Three Iranian-Americans released by Iran in a prisoner swap over the weekend are receiving medical attention in Germany before returning to the United States. Washington Post reporter Jason Rezaian, a native of Marin County, former Marine Amir Hekmati and Christian pastor Saeed Abedini were imprisoned in Iran on unrelated charges. U.S. diplomats negotiated their release, along with the release of a fourth American who chose to stay in Iran, in exchange for the release of seven Iranian-Americans imprisoned in the United States.
The U.S. has participated in multiple prisoner exchanges in the last decade, including a 2014 exchange with the Taliban in Afghanistan for prisoner of war Bowe Bergdahl, but this is only the second time Iran has engaged in a prisoner swap since the suspension of U.S.-Iran diplomatic negotiations in 1979.

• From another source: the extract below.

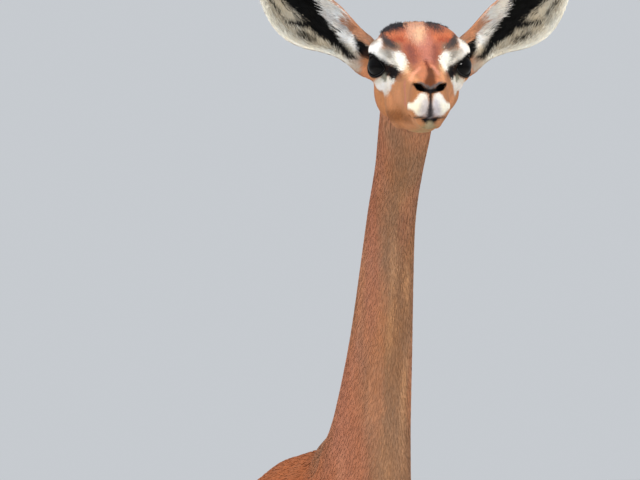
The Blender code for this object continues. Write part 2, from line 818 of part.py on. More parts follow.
def body():
    """Neck, trunk and legs, parted by thin cuts."""
    flesh = thin_out(body_flesh(), TRUNK_TRIANGLES)
    plates, places = leg_cuts()
    point, way = head_cut()
    ends = [
        beyond("top", point + way * GAP / 2, -way, 0.4),
        box("floor", (0, 0, HOOF_HEIGHT + GAP - 0.1), (1.0, 1.6, 0.2)),
        beyond("dock", Vector(TAIL_CUT) - tail_way() * GAP / 2, tail_way(), 0.032),
    ]
    plates.append(cut_plate((0, -0.292, 1.060), (0, -0.2, 1), (0.2, 0.2)))
    plates.append(cut_plate((0, -0.262, 0.880), (0, -0.52, 0.85), (0.3, 0.42)))
    plates.append(cut_plate((0, -0.060, 0.740), (0, 1, 0), (0.5, 0.5)))
    plates.append(cut_plate((0, 0.150, 0.740), (0, 1, 0), (0.5, 0.5)))
    places.update(
        neck_upper=(0, -0.335, 1.14),
        neck_lower=(0, -0.300, 0.96),
        chest=(0, -0.215, 0.70),
        belly=(0, 0.045, 0.735),
        rump=(0, 0.290, 0.75),
    )
    combine(flesh, ends, "DIFFERENCE")
    combine(flesh, plates, "DIFFERENCE")
    return split(flesh, places)


def tail_way():
    return (Vector(TAIL[3][:3]) - Vector(TAIL[1][:3])).normalized()


def lock(name, start, lean, length, width, thick, sag):
    """A flat tapered lock of hair that bends down from its root."""
    rows = []
    for i in range(4):
        t = i / 3
        place = start + lean * (length * t) + Vector((0, 0, -1)) * (sag * t * t)
        size = (1 - t**1.6) * 0.92 + 0.08
        rows.append((*place, width * size, thick * size))
    return tube(name, rows, sides=5, steps=1, finish="tuft")


def tail():
    """The tail and its dark tuft of locks, parted where the tuft starts."""
    whole = tube("tail", TAIL, sides=12, steps=3)
    place = Vector(TAIL_CUT)
    root = beyond("root", place + tail_way() * GAP / 2, -tail_way(), 0.2)
    combine(whole, [root, cut_plate(TUFT_TOP, (0, 0, 1), (0.08, 0.08))], "DIFFERENCE")
    middles = {"tail": (0, 0.462, 0.76), "tail_tuft": (0, 0.469, 0.64)}
    made = split(whole, middles)
    draw = random.Random(7)
    locks = []
    for i in range(TUFT_LOCKS):
        angle = 2.4 * i
        out = Vector((math.cos(angle), math.sin(angle), 0))
        start = Vector(TUFT_TOP) + out * 0.0022
        start.z -= 0.015 + 0.085 * i / TUFT_LOCKS
        lean = (out * 0.22 + Vector((0, 0, -1))).normalized()
        length = draw.uniform(*TUFT_LENGTH)
        locks.append(lock(f"lock{i}", start, lean, length, 0.0058, 0.0026, 0.012))
    combine(made["tail_tuft"], locks, "UNION")
    keep_largest(made["tail_tuft"])
    return made


def hoof_outline(share, rise):
    """A point of one claw's outline: a blunt heel and a pointed toe, leaning back as it rises."""
    angle = 2 * math.pi * share
    reach = math.cos(angle)
    half = HOOF_WIDTH / 2 * (1 - 0.12 * rise)
    back = HOOF_LENGTH * 0.36
    front = HOOF_LENGTH * (0.64 - 0.40 * rise)
    along = front * reach if reach > 0 else back * reach
    taper = 1 - 0.35 * max(0.0, reach) ** 2
    return half * signed_power(math.sin(angle), 0.75) * taper, -along


def hooves():
    """Two claws and two dewclaws for each foot."""
    made = {}
    for name, step in STEPS.items():
        side = 1 if name.startswith("left") else -1
        fore = name.endswith("fore")
        rows = FORELEG if fore else HIND_LEG
        x, y, z = rows[-2][:3]
        y += step * (1 - z / (FORE_PIVOT if fore else HIND_PIVOT))
        for word, way in (("inner", -side), ("outer", side)):
            rings = []
            for rise in (0.0, 0.14, 0.55, 1.0):
                swell = 1.0 if rise else 0.94
                ring = []
                for i in range(14):
                    across, along = hoof_outline(i / 14, rise)
                    ring.append(
                        Vector(
                            (
                                x * side + way * (HOOF_SPACING - 0.0012 * rise) + across * swell,
                                y - 0.004 + along * swell,
                                HOOF_HEIGHT * rise,
                            )
                        )
                    )
                rings.append(ring)
            claw = f"{name}_{word}_claw"
            made[claw] = loft(claw, rings, "horn")
    return made


def dewclaws():
    """Small horny claws behind each fetlock, standing off the skin by the gap."""
    made = {}
    for name, step in STEPS.items():
        side = 1 if name.startswith("left") else -1
        fore = name.endswith("fore")
        rows = FORELEG if fore else HIND_LEG
        x, y, z = rows[-4][:3]
        y += step * (1 - z / (FORE_PIVOT if fore else HIND_PIVOT))
        for word, way in (("inner", -side), ("outer", side)):
            claw = f"{name}_{word}_dewclaw"
            place = Vector((x * side + way * 0.0085, y + 0.0165, z - 0.004))
            made[claw] = ball(claw, place, DEWCLAW, tilt(28), 6, "horn")
    return made


def make_room(obj, others):
    """Cuts a seat for small pieces into an object, a gap wider than they are."""
    seats = []
    for other in others:
        work = bmesh.new()
        work.from_mesh(other.data)
        middle = sum((v.co for v in work.verts), Vector()) / len(work.verts)
        for vert in work.verts:
            vert.co += (vert.co - middle).normalized() * GAP * 1.3
        seats.append(new_object("seat", work))
    combine(obj, seats, "DIFFERENCE")
    return keep_largest(obj)


def main():
    discard(bpy.data.objects)
    nodes = {**head(), **body(), **tail(), **hooves()}
    for claw, obj in dewclaws().items():
        nodes[claw] = obj
    for name in STEPS:
        pair = [nodes[f"{name}_{word}_dewclaw"] for word in ("inner", "outer")]
        make_room(nodes[f"{name}_foot"], pair)
    for side, word in ((1, "left"), (-1, "right")):
        nodes[f"{word}_ear"] = ear(side, f"{word}_ear")
        centre, _, _, _ = eye_axes(side)
        radii = (EYE_RADIUS * MM,) * 3
        turn = HEAD_ROTATION.to_4x4()
        nodes[f"{word}_eye"] = ball(f"{word}_eye", centre, radii, turn, 16, "eye")
    corners = [v.co for obj in nodes.values() for v in obj.data.vertices]
    middle = [(min(c[i] for c in corners) + max(c[i] for c in corners)) / 2 for i in (0, 1)]
    finishes = {"tail_tuft": "tuft"}
    for name, obj in nodes.items():
        obj.data.transform(Matrix.Translation((-middle[0], -middle[1], 0)))
        if name in finishes:
            obj.data.materials.clear()
            obj.data.materials.append(material(finishes[name]))
        obj.data.shade_smooth()
        obj.data.set_sharp_from_angle(angle=math.radians(50))


main()
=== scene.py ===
"""A life-size gerenuk as a still model: skin, coat, ears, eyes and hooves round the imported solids.

Everything is made in the animal's own frame (she faces -Y, her left side is +X) and is moved onto
the solids at the end. Sizes are metres, or millimetres in the head's and the ears' own tables.
"""

import math
import time

import bmesh
import bpy
import numpy as np
from mathutils import Matrix, Vector
from mathutils.bvhtree import BVHTree


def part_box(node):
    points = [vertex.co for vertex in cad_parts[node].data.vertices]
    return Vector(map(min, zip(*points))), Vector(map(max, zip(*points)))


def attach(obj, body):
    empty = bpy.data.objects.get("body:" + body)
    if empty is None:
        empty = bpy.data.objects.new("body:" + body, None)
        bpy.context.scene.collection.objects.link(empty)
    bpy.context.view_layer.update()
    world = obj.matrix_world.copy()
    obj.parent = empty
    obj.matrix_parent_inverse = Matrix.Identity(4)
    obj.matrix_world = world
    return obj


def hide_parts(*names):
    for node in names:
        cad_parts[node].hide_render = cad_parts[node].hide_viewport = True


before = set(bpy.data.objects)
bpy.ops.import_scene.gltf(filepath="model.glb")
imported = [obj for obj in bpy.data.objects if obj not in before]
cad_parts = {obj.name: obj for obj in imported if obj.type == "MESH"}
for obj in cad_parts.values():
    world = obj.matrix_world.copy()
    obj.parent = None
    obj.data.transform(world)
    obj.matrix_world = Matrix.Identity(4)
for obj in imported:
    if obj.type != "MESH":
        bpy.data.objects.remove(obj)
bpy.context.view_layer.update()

START = time.time()

MM = 0.001
GAP = 0.3 * MM
# Trunk, from the breast to the buttocks: y, top, bottom, half width, height of the widest place,
# and how round the back is (2 is an ellipse, less is a sharper ridge)
TRUNK = (
    (-0.352, 0.812, 0.708, 0.028, 0.758, 2.0),
    (-0.324, 0.880, 0.658, 0.052, 0.748, 2.0),
    (-0.278, 0.912, 0.616, 0.069, 0.737, 1.8),
    (-0.220, 0.925, 0.593, 0.081, 0.725, 1.6),
    (-0.150, 0.931, 0.580, 0.091, 0.720, 1.5),
    (-0.080, 0.918, 0.575, 0.101, 0.725, 1.6),
    (-0.020, 0.895, 0.578, 0.108, 0.733, 1.8),
    (0.060, 0.889, 0.591, 0.111, 0.738, 2.0),
    (0.130, 0.886, 0.611, 0.107, 0.746, 2.1),
    (0.200, 0.886, 0.638, 0.099, 0.755, 2.1),
    (0.270, 0.889, 0.668, 0.092, 0.765, 2.0),
    (0.330, 0.883, 0.695, 0.086, 0.770, 1.9),
    (0.380, 0.865, 0.722, 0.073, 0.780, 1.9),
    (0.415, 0.840, 0.750, 0.048, 0.790, 2.0),
    (0.431, 0.820, 0.775, 0.020, 0.798, 2.0),
)
# Neck, from its root in the chest up to the skull: x, y, z, half width, half depth, turn in degrees
NECK = (
    (0.000, -0.205, 0.740, 0.062, 0.130, 0),
    (0.000, -0.226, 0.800, 0.055, 0.124, 0),
    (0.000, -0.243, 0.852, 0.0490, 0.106, 0),
    (0.000, -0.257, 0.893, 0.0435, 0.086, 0),
    (0.000, -0.2705, 0.925, 0.0385, 0.069, 0),
    (0.000, -0.281, 0.960, 0.0355, 0.0570, 0),
    (0.000, -0.300, 1.035, 0.0308, 0.0438, 0),
    (0.000, -0.317, 1.126, 0.0264, 0.0348, -2),
    (-0.001, -0.329, 1.172, 0.0248, 0.0318, -5),
    (-0.002, -0.348, 1.218, 0.0250, 0.0308, -9),
    (-0.0058, -0.371, 1.262, 0.0286, 0.0335, -14),
    (-0.0122, -0.396, 1.296, 0.0308, 0.0350, -18),
    (-0.018, -0.425, 1.312, 0.0280, 0.0290, -20),
)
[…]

In 2009, the Iranian government arrested Americans Sarah Shourd, Shane Bauer and Josh Fattal, who were hiking in Kurdish-controlled northern Iraq and mistakenly crossed the border into Iran. Shourd, who worked in Damascus at the time of the arrest, was held in solitary confinement in a prison in Tehran for the entirety of her incarceration. U.S. diplomats secured Shourd's release in September 2010 after Oman agreed to serve as a third-party negotiator with Taliban representatives. Bauer and Fattal were released in 2011.
Shourd, who now lives in Oakland, told KQED's Mina Kim on Tuesday that this weekend's prisoner exchange is an "incredible triumph of diplomacy," and that she had hoped the Americans' release would coincide with last week's lifting of economic sanctions on Iran, as stipulated in the Iran nuclear deal negotiated by the Obama administration.